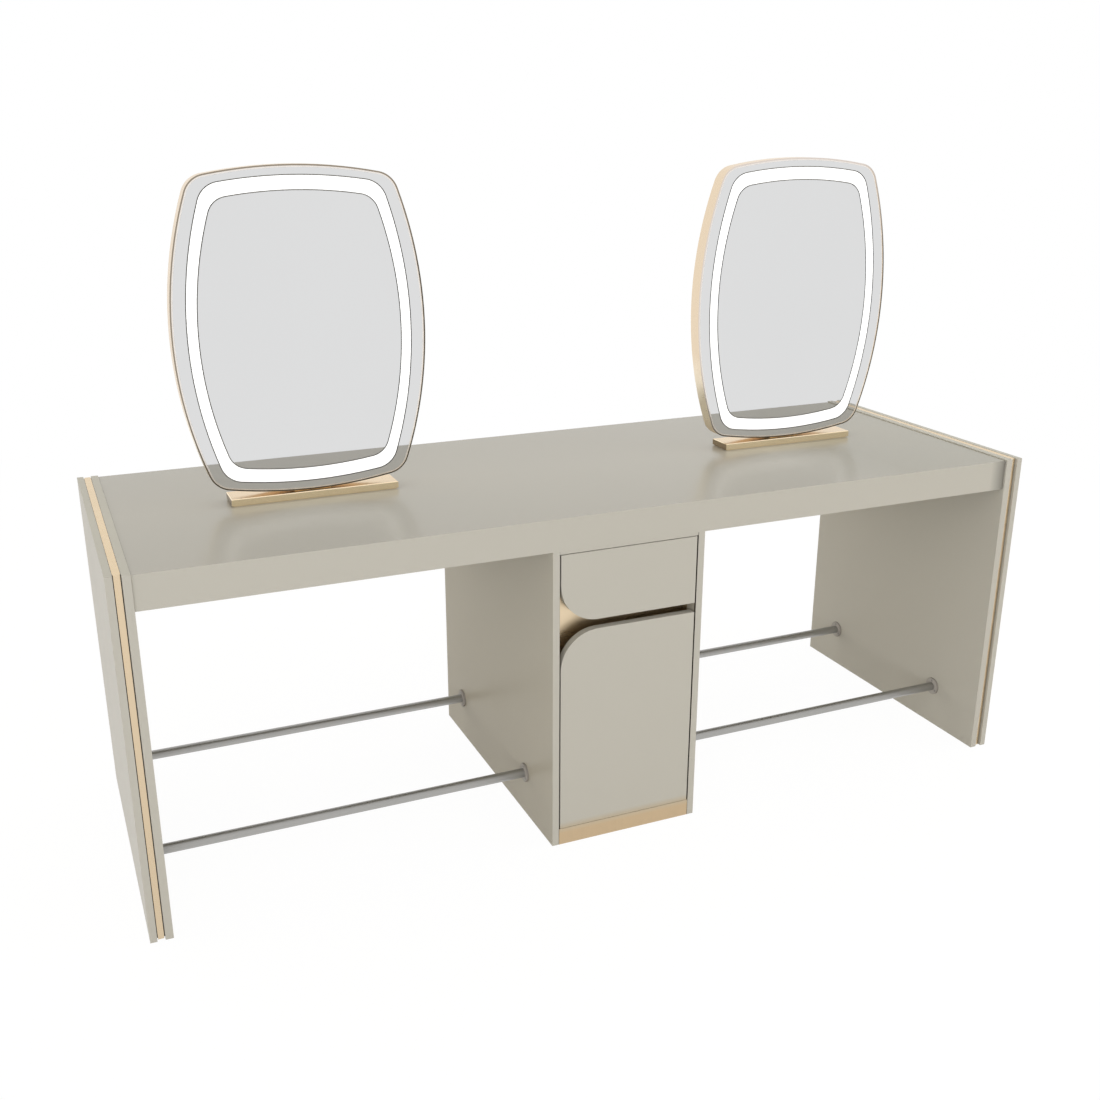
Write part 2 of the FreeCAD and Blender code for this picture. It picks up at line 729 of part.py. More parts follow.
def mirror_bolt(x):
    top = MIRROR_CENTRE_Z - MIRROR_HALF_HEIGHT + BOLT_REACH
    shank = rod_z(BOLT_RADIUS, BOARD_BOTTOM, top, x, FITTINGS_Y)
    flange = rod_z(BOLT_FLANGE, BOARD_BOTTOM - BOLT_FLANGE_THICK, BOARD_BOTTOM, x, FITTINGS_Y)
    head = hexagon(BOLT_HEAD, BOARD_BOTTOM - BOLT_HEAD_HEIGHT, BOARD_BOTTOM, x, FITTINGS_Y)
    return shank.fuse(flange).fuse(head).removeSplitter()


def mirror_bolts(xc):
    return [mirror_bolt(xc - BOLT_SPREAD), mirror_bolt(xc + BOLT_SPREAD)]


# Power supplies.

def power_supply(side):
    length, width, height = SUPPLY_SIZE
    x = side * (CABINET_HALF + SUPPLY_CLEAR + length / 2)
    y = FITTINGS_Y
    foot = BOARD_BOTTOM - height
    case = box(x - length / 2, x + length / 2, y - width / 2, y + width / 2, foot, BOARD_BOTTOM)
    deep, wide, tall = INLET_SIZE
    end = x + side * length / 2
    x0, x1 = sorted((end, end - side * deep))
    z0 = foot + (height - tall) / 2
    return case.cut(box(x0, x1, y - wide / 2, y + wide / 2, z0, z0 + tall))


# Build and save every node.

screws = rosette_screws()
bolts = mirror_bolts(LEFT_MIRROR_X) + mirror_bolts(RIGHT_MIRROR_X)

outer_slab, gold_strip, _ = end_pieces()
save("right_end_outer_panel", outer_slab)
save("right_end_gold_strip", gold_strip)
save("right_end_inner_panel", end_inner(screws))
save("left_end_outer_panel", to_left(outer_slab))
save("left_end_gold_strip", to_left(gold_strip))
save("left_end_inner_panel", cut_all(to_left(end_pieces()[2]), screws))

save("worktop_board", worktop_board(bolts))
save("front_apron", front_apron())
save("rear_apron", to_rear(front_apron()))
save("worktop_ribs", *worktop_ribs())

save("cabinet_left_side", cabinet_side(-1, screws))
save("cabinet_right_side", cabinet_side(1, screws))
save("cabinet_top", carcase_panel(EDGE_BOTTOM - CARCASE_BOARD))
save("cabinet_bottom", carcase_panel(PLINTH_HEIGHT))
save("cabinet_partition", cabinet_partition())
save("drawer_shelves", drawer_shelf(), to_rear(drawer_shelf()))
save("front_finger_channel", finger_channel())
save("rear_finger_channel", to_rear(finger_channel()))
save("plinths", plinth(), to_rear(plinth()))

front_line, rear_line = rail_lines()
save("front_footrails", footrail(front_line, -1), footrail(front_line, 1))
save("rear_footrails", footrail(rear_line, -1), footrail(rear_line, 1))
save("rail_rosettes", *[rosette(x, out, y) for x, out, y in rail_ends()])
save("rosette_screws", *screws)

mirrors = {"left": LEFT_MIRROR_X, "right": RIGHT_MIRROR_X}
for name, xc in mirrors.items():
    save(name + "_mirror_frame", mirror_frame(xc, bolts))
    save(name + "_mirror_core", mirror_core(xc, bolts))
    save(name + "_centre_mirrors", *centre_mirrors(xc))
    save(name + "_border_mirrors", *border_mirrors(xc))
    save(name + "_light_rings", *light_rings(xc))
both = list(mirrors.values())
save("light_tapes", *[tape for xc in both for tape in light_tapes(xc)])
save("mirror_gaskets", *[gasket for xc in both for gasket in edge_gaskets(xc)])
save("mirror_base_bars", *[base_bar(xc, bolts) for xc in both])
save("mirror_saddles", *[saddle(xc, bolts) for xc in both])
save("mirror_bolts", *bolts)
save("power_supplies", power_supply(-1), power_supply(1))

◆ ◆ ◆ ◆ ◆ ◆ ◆

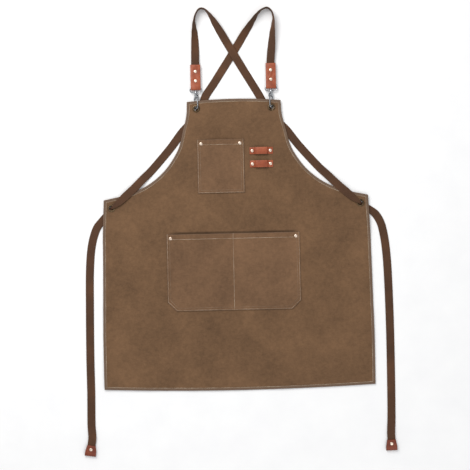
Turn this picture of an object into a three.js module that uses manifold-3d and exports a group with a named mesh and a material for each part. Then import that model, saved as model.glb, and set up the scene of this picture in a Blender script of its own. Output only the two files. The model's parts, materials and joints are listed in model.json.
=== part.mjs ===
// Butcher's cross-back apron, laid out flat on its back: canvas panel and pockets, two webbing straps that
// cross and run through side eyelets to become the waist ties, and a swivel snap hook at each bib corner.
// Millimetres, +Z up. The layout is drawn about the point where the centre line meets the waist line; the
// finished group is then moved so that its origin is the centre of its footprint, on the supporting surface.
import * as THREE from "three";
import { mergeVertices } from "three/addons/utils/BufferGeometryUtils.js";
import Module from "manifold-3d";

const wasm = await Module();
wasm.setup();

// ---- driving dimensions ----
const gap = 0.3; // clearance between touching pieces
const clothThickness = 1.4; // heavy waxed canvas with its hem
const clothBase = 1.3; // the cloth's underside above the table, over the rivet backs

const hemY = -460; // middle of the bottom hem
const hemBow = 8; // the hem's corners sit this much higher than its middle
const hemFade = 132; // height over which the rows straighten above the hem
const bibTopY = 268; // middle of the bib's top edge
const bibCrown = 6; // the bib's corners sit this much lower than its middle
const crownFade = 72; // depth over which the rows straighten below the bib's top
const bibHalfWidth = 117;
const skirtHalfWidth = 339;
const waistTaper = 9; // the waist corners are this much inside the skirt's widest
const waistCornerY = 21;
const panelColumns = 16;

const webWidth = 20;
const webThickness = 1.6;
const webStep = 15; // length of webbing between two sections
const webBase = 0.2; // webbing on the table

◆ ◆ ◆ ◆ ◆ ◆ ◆

Aim of the exercise:
Your task is to repeat exactly the lines from the one that contains "Write part 2" through the one that contains "# Power supplies.", with both end lines included.

Output for this task:
Write part 2 of the FreeCAD and Blender code for this picture. It picks up at line 729 of part.py. More parts follow.
def mirror_bolt(x):
    top = MIRROR_CENTRE_Z - MIRROR_HALF_HEIGHT + BOLT_REACH
    shank = rod_z(BOLT_RADIUS, BOARD_BOTTOM, top, x, FITTINGS_Y)
    flange = rod_z(BOLT_FLANGE, BOARD_BOTTOM - BOLT_FLANGE_THICK, BOARD_BOTTOM, x, FITTINGS_Y)
    head = hexagon(BOLT_HEAD, BOARD_BOTTOM - BOLT_HEAD_HEIGHT, BOARD_BOTTOM, x, FITTINGS_Y)
    return shank.fuse(flange).fuse(head).removeSplitter()


def mirror_bolts(xc):
    return [mirror_bolt(xc - BOLT_SPREAD), mirror_bolt(xc + BOLT_SPREAD)]


# Power supplies.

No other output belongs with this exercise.